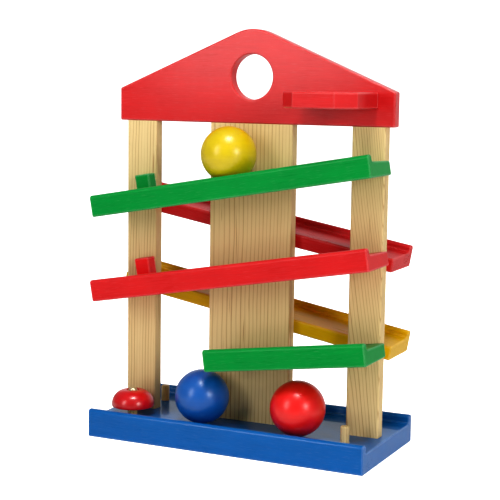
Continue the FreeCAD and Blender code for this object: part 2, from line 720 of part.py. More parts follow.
for thing in document.Objects:
    if "Invalid" in thing.State or "Error" in thing.State:
        raise RuntimeError("%s: %s" % (thing.Label, thing.State))
os.makedirs("parts", exist_ok=True)
for thing in sub_parts:
    if thing.Shape.isNull() or not thing.Shape.isValid():
        raise RuntimeError(thing.Label + " has no valid shape")
for thing in sub_parts:
    thing.Shape.exportStep("parts/%s.step" % thing.Label)
    box = thing.Shape.BoundBox
    print("%-22s %2d solid %9.1f mm3  x %7.2f %7.2f  y %7.2f %7.2f  z %7.2f %7.2f" % (
        thing.Label, len(thing.Shape.Solids), thing.Shape.Volume,
        box.XMin, box.XMax, box.YMin, box.YMax, box.ZMin, box.ZMax))
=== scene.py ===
"""Looks of a wooden marble run: lacquered boards, bare pine posts, glossy balls and an enamel bell.

Run as a script. Everything is in metres, in the same place as the CAD model that it starts from.
"""

import math

import bpy
from bpy.props import FloatProperty, FloatVectorProperty, PointerProperty
from mathutils import Matrix, Vector


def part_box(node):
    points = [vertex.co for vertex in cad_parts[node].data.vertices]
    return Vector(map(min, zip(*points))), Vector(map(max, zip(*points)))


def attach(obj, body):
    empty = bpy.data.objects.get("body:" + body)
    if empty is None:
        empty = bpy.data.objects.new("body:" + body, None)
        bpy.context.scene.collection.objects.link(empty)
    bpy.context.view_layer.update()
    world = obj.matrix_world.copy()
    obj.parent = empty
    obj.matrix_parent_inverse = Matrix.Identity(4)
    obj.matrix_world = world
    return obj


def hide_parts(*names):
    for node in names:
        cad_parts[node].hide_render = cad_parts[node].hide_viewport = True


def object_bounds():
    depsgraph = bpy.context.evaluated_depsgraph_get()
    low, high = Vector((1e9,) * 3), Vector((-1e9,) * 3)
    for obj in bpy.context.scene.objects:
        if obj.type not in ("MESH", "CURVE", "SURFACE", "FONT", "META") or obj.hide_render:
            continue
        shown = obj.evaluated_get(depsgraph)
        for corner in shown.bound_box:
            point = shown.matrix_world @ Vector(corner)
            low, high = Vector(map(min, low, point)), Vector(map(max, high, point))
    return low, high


bl_info = {
    "name": "Marble run",
    "version": (1, 0, 0),
    "blender": (4, 5, 0),
    "location": "3D View > Sidebar > Marble run",
    "description": "Finishes the boards, posts, balls and bell of a wooden marble run",
    "category": "Add Mesh",
}

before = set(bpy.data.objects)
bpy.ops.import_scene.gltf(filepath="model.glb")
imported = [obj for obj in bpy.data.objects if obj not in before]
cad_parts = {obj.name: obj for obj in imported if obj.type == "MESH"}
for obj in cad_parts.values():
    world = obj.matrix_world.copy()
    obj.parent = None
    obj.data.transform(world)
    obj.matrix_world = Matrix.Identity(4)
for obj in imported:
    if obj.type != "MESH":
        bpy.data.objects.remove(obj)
CAD_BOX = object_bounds()
MM = 0.001

# Edges that bend less than this are shaded smooth.
SHARP_EDGE = math.radians(35)
# A turned solid's section is swept round a circle of this radius, which is taken off its own radii.
SWEEP_RADIUS = 1 * MM
ROUNDING_STEPS = 12
SEAM = 0.002 * MM


def middle(node):
    """The middle of a CAD node's box."""
    low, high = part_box(node)
    return (low + high) / 2


def size(node):
    """The lengths of a CAD node's box."""
    low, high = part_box(node)
    return high - low


def foot(node):
    """The middle of the underside of a CAD node's box."""
    centre = middle(node)
    return Vector((centre.x, centre.y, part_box(node)[0].z))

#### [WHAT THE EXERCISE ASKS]
Both the line with "box = thing.Shape.BoundBox" and the line with "return low, high" belong in the answer; write them out exactly, with every line between.

#### [ANSWER IN FULL]
    box = thing.Shape.BoundBox
    print("%-22s %2d solid %9.1f mm3  x %7.2f %7.2f  y %7.2f %7.2f  z %7.2f %7.2f" % (
        thing.Label, len(thing.Shape.Solids), thing.Shape.Volume,
        box.XMin, box.XMax, box.YMin, box.YMax, box.ZMin, box.ZMax))
=== scene.py ===
"""Looks of a wooden marble run: lacquered boards, bare pine posts, glossy balls and an enamel bell.

Run as a script. Everything is in metres, in the same place as the CAD model that it starts from.
"""

import math

import bpy
from bpy.props import FloatProperty, FloatVectorProperty, PointerProperty
from mathutils import Matrix, Vector


def part_box(node):
    points = [vertex.co for vertex in cad_parts[node].data.vertices]
    return Vector(map(min, zip(*points))), Vector(map(max, zip(*points)))


def attach(obj, body):
    empty = bpy.data.objects.get("body:" + body)
    if empty is None:
        empty = bpy.data.objects.new("body:" + body, None)
        bpy.context.scene.collection.objects.link(empty)
    bpy.context.view_layer.update()
    world = obj.matrix_world.copy()
    obj.parent = empty
    obj.matrix_parent_inverse = Matrix.Identity(4)
    obj.matrix_world = world
    return obj


def hide_parts(*names):
    for node in names:
        cad_parts[node].hide_render = cad_parts[node].hide_viewport = True


def object_bounds():
    depsgraph = bpy.context.evaluated_depsgraph_get()
    low, high = Vector((1e9,) * 3), Vector((-1e9,) * 3)
    for obj in bpy.context.scene.objects:
        if obj.type not in ("MESH", "CURVE", "SURFACE", "FONT", "META") or obj.hide_render:
            continue
        shown = obj.evaluated_get(depsgraph)
        for corner in shown.bound_box:
            point = shown.matrix_world @ Vector(corner)
            low, high = Vector(map(min, low, point)), Vector(map(max, high, point))
    return low, high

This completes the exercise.